= List of CPBL Most Progressive Awards =

The CPBL most progressive award is the annual award officially given by Chinese Professional Baseball League. It is given to one player in the league. The award recognizes players who have "re-emerged" as a player during a single season.

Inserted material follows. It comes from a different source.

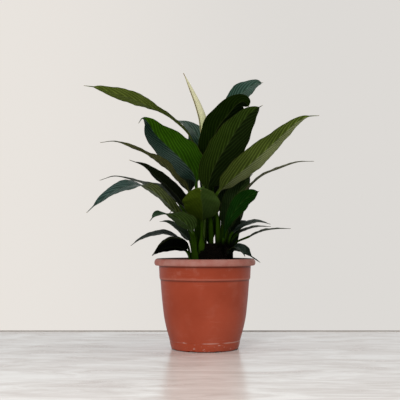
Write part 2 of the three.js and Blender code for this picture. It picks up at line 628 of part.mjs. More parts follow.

First was given in 1993.

== List of winners ==

| Year | Player | Chinese name | Team | Position |
|---|---|---|---|---|
| 1993 | Joselite Cano | 阿Q | Uni-President Lions | Pitcher |
| 1994 | Liu Yi-chuan | 劉義傳 | Mercuries Tigers | Pitcher |
| 1995 | Liao Chun-ming | 廖俊銘 | Mercuries Tigers | Pitcher |
| 1996 | Huang Wen-po | 黃文博 | Wei Chuan Dragons | Pitcher |
| 1997 | Li Kun-che | 李坤哲 | Koos Group Whales | Outfielder |
| 1998 | Huang Chiung-lung | 黃煚隆 | Wei Chuan Dragons | Outfielder |
| 1999 | Wu Chun-yi | 吳俊億 | Brother Elephants | Pitcher |
| 2000 | Weng Feng-yu | 翁豐堉 | Sinon Bulls | Pitcher |
| 2001 | Hsieh Cheng-hsun | 謝承勳 | Koos Group Whales | Pitcher |
| 2002 | Sung Chao-chi | 宋肇基 | Chinatrust Whales | Pitcher |
| 2003 | Chi Chun-lin | 紀俊麟 | Chinatrust Whales | Outfielder |
| 2004 | Li Ming-chin | 李明進 | Macoto Cobras | Pitcher |
| 2005 | Hsu Chu-chien | 許竹見 | Macoto Cobras | Pitcher |
| 2006 | Tseng Chao-hao | 曾兆豪 | Chinatrust Whales | Pitcher |
| 2007 | Hsu Yu-wei | 徐余偉 | La New Bears | Pitcher |
| 2008 | Liao Yu-cheng | 廖于誠 | Brother Elephants | Pitcher |
| 2009 | Cheng Ta-hung | 鄭達鴻 | Sinon Bulls | Outfielder |
| 2010 | Wang Feng-hsin | 王豐鑫 | La New Bears | Pitcher |
| 2011 | Su Chien-jung | 蘇建榮 | Sinon Bulls | Outfielder |
| 2012 | Chan Chih-yao | 詹智堯 | Lamigo Monkeys | Outfielder |
| 2013 | Lin Tsung-nan | 林宗男 | EDA Rhinos | Third baseman |
| 2014 | Chang Yung-han | 張詠漢 | EDA Rhinos | Outfielder |
| 2015 | Lin Po-yu | 林柏佑 | Lamigo Monkeys | Pitcher |
| 2016 | Kuo Sheng-an | 郭勝安 | EDA Rhinos | Pitcher |
| 2017 | Chang Keng-hao | 張耿豪 | Fubon Guardians | Pitcher |
| 2018 | Kuo Yung-wei | 郭永維 | Lamigo Monkeys | Shortstop |
| 2019 | Chen Shih-peng | 陳仕朋 | Fubon Guardians | Pitcher |
| 2020 | Cheng Chun-jen | 鄭鈞仁 | Uni-President 7-Eleven Lions | Pitcher |
| 2021 | Yu Chao-wei | 游朝惟 | Rakuten Monkeys | Pitcher |
| 2022 | Wu Che-yuan | 吳哲源 | CTBC Brothers | Pitcher |
| 2023 | Lee Tsung-hsien | 李宗賢 | Fubon Guardians | Third baseman |
| 2024 | Chen Bo-hao | 陳柏豪 | Rakuten Monkeys | Pitcher |
| 2025 | Li Wu Yung-qin | 李吳永勤 | Fubon Guardians | Pitcher |

== See also ==
- Baseball awards#Taiwan
- MLB Comeback Player of the Year Award
- Comeback Player of the Year Award (disambiguation)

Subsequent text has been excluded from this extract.